The “Texas Privacy Act” requires all Texas residents to use the bathroom or locker room according to the gender on their birth certificates and prohibits local governments from passing ordinances designed to protect gay rights in public restrooms and other “intimate settings.”

“It’s the right thing to do,” said Lt. Gov. Dan Patrick, a Houston Republican who oversees the state Senate and quoted Martin Luther King Jr. while promoting the proposal at the Texas Capitol. “The people of Texas elected us to stand up for common sense, common decency and public safety.”

Bill sponsor Sen. Lois Kolkhorst, a Republican from rural Brenham, said her “thoughtful and unique” bill won’t create a “bathroom police” and will allow anyone to lodge complaints upon seeing something in public restrooms that makes them uncomfortable. She added the bill was written “not to start a controversy but to end one.”

But the news conference itself caused a stir. Organizers had to close the door of a packed room after about a dozen protesters — some carrying handmade signs reading “Flush SB6” (Senate Bill 6) — launched a chorus of loud boos.

Texas‘ largest business lobbying group says approving the measure and other popular anti-gay rights proposals could cost the state up to $8.5 billion and 100,000-plus jobs. Yet, many conservatives in the GOP-controlled Legislature, which convenes Tuesday, are expected to embrace the “bathroom bill.” It could have problems clearing the state House, though, where Republican Speaker Joe Straus has suggested it won’t be the highest priority.

North Carolina’s law, which went into effect last year, caused corporations, entertainers and NCAA sporting events to back out to avoid being seen as endorsing discrimination — potentially costing the state billions in lost revenue. Despite that fallout, lawmakers in at least two other states, Virginia and Kentucky, also have introduced similar bills.

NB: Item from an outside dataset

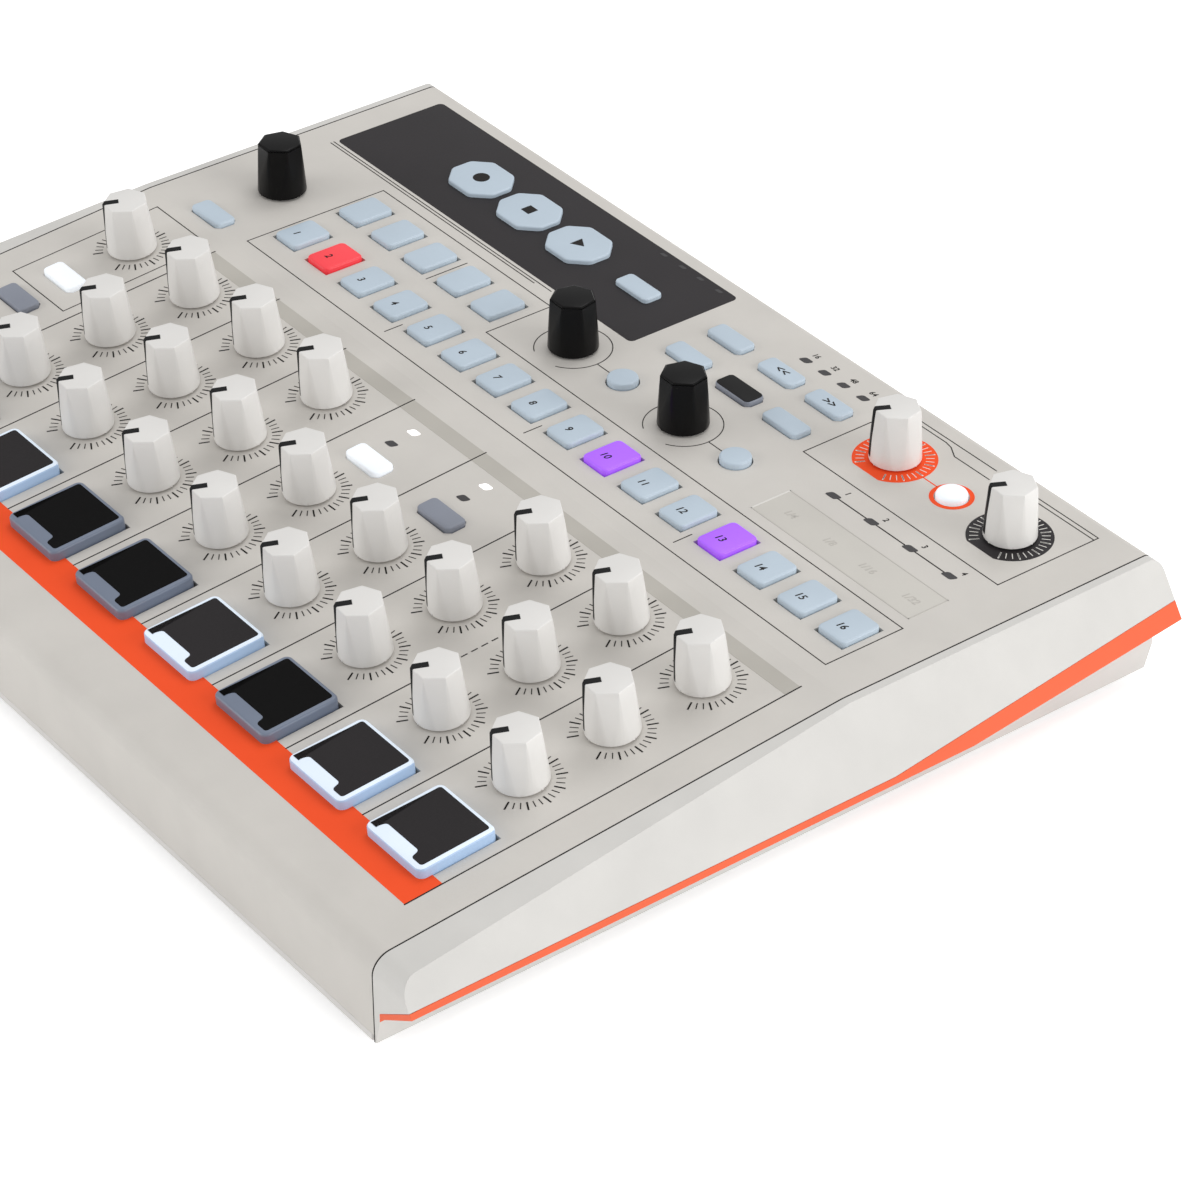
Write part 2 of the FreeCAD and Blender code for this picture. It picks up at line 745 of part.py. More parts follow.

A gender neutral sign is posted outside a bathrooms in Durham, North Carolina in May 2016.
A gender neutral sign is posted outside a bathrooms in Durham, North Carolina in May 2016.

Patrick was defiant regarding possible economic ramifications, noting that Houston voters in 2015 — an election that saw low turnout — defeated an equal rights ordinance designed to protect gay and transgender residents, and no problems came of it. The city is even hosting this year’s Super Bowl.

“The economic doom?” Patrick asked. “The Super Bowl is teed up for 5:30 p.m. on February 7.”

The American Civil Liberties Union of Texas and other rights groups sounded alarm.

“It’s unnecessary, discriminatory and inconsistent with the constitutional value of equal protection for all,” the ACLU’s legal and policy director, Rebecca L. Robertson, said in a statement. “Make no mistake — the invidious intent of SB6 is to deny transgender Texans the ability to participate in public life.”

Texas already led a 13-state coalition that successfully sued to block an Obama administration order from last year requiring public schools nationwide to let transgender students use the bathrooms and locker rooms of their choice. Attorney General Ken Paxton said in a statement Thursday that that effort meant “states are now free to enact legislation of their choosing to protect privacy.”